EXERCISE DIRECTIONS:
Count how many lines hold the string "json". Answer with that number and nothing more.

DATASET EXCERPT:
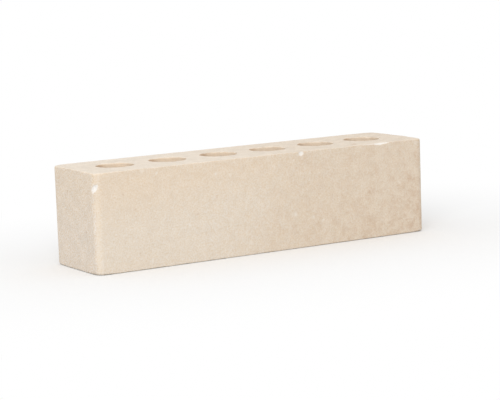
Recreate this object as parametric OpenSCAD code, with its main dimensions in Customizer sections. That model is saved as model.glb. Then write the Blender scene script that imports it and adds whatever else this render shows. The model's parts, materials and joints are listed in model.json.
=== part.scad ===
// Perforated facing brick: one unit of fired clay, pushed through a die and cut by wire.
// Lengths are in millimetres. X runs along the stretcher face, Y from the facing side at -Y
// to the back, and Z up through the holes. The origin is the middle of the bottom bed.

/* [Brick] */
// Length of the stretcher face
brick_length = 250; // [230:1:300]
// Width of the header face, from the facing side to the back
brick_width = 60; // [50:1:90]
// Height between the two wire-cut beds
brick_height = 64; // [50:1:90]
// Radius of the four upright arrises, which the corners of the die leave
arris_radius = 5; // [3:0.5:8]
// Bevel rubbed off the wire-cut edges of both beds
bed_bevel = 0.8; // [0.4:0.1:1.5]

/* [Holes] */
// Number of round holes in the row
hole_count = 6; // [3:1:7]
// Diameter of each hole
hole_diameter = 24; // [14:1:26]
// Clay between each end of the brick and the nearest hole
end_wall = 18; // [15:0.5:24]

/* [Chips] */
// Distance from the top bed down to the chip on the front left arris
corner_chip_drop = 10.5; // [5:0.5:20]
// Depth of that chip
corner_chip_depth = 1.1; // [0.5:0.1:2]
// Distance from the left end of the brick to the small nick in the front top edge
nick_place = 152; // [20:0.5:170]
// Depth of the nick into the facing side
nick_depth = 1; // [0.5:0.1:1.5]
// Distance from the left end to the middle of the long flake off the front top edge
flake_place = 210; // [180:1:215]
// Depth of the flake, square to the edge
flake_depth = 1.3; // [0.8:0.1:2]

/* [Hidden] */
$fn = 96;
// Room by which a cut runs past the face that it opens
past = 1;
clay = [0.87, 0.81, 0.73];
// Radii of the bowl-shaped breaks: the two chips, and the long shallow flake
chip_bowl = 3.2;
flake_bowl = 75;
// Way that the corner chip faces on the arris, and how far below the bed the nick is centred
corner_chip_turn = 202;
nick_drop = 1.5;
half_length = brick_length / 2;
half_width = brick_width / 2;
hole_pitch = (brick_length - 2 * end_wall - hole_diameter) / (hole_count - 1);
first_hole = -half_length + end_wall + hole_diameter / 2;

// Upright section of the brick with both pairs of bed edges bevelled, centred on the height's axis.
module bevelled_section(width) {
    edge = width / 2;
    polygon([
        [-edge + bed_bevel, 0], [edge - bed_bevel, 0],
        [edge, bed_bevel], [edge, brick_height - bed_bevel],
        [edge - bed_bevel, brick_height], [-edge + bed_bevel, brick_height],
        [-edge, brick_height - bed_bevel], [-edge, bed_bevel]
    ]);
}

// The section pushed along X, between the centres of the end arrises.
module stretcher_slab() {
    slab = brick_length - 2 * arris_radius;
    rotate([90, 0, 90])
        linear_extrude(slab, center = true)
            bevelled_section(brick_width);
}

// The section pushed along Y, between the centres of the side arrises.
module header_slab() {
    slab = brick_width - 2 * arris_radius;
    rotate([90, 0, 0])
        linear_extrude(slab, center = true)
            bevelled_section(brick_length);
}

// One rounded upright arris, a full post with the same bevels at both beds.
module arris_post() {
    rotate_extrude()
        polygon([
            [0, 0], [arris_radius - bed_bevel, 0],
            [arris_radius, bed_bevel], [arris_radius, brick_height - bed_bevel],
            [arris_radius - bed_bevel, brick_height], [0, brick_height]
        ]);
}

module clay_body() {
    union() {
        stretcher_slab();
        header_slab();
        for (side_x = [-1, 1], side_y = [-1, 1])
            translate([side_x * (half_length - arris_radius), side_y * (half_width - arris_radius), 0])
                arris_post();
    }
}

// The row of round holes that the die's cores leave, from bed to bed.
module hole_row() {
    for (i = [0 : hole_count - 1])
        translate([first_hole + i * hole_pitch, 0, -past])
            cylinder(h = brick_height + 2 * past, d = hole_diameter);
}

// Bowl-shaped break on the rounded arris between the facing side and the left header.
module corner_chip() {
    out = arris_radius + chip_bowl - corner_chip_depth;
    translate([-half_length + arris_radius, -half_width + arris_radius, brick_height - corner_chip_drop])
        rotate([0, 0, corner_chip_turn])
            translate([out, 0, 0])
                sphere(chip_bowl);
}

// Small nick in the facing side, just under the front top edge.
module edge_nick() {
    out = chip_bowl - nick_depth;
    translate([-half_length + nick_place, -half_width - out, brick_height - nick_drop])
        sphere(chip_bowl);
}

// Long shallow flake off the front top edge, broken away at 45 degrees.
module edge_flake() {
    out = (flake_bowl - flake_depth) / sqrt(2);
    translate([-half_length + flake_place, -half_width - out, brick_height + out])
        sphere(flake_bowl);
}

module brick() {
    color(clay)
        difference() {
            clay_body();
            hole_row();
            corner_chip();
            edge_nick();
            edge_flake();
        }
}

brick();
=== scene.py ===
import json
import math

import bpy
from mathutils import Matrix, Vector, noise
from mathutils.geometry import delaunay_2d_cdt


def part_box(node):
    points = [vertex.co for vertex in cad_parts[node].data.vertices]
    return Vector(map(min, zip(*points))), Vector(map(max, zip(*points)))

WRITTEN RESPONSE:
2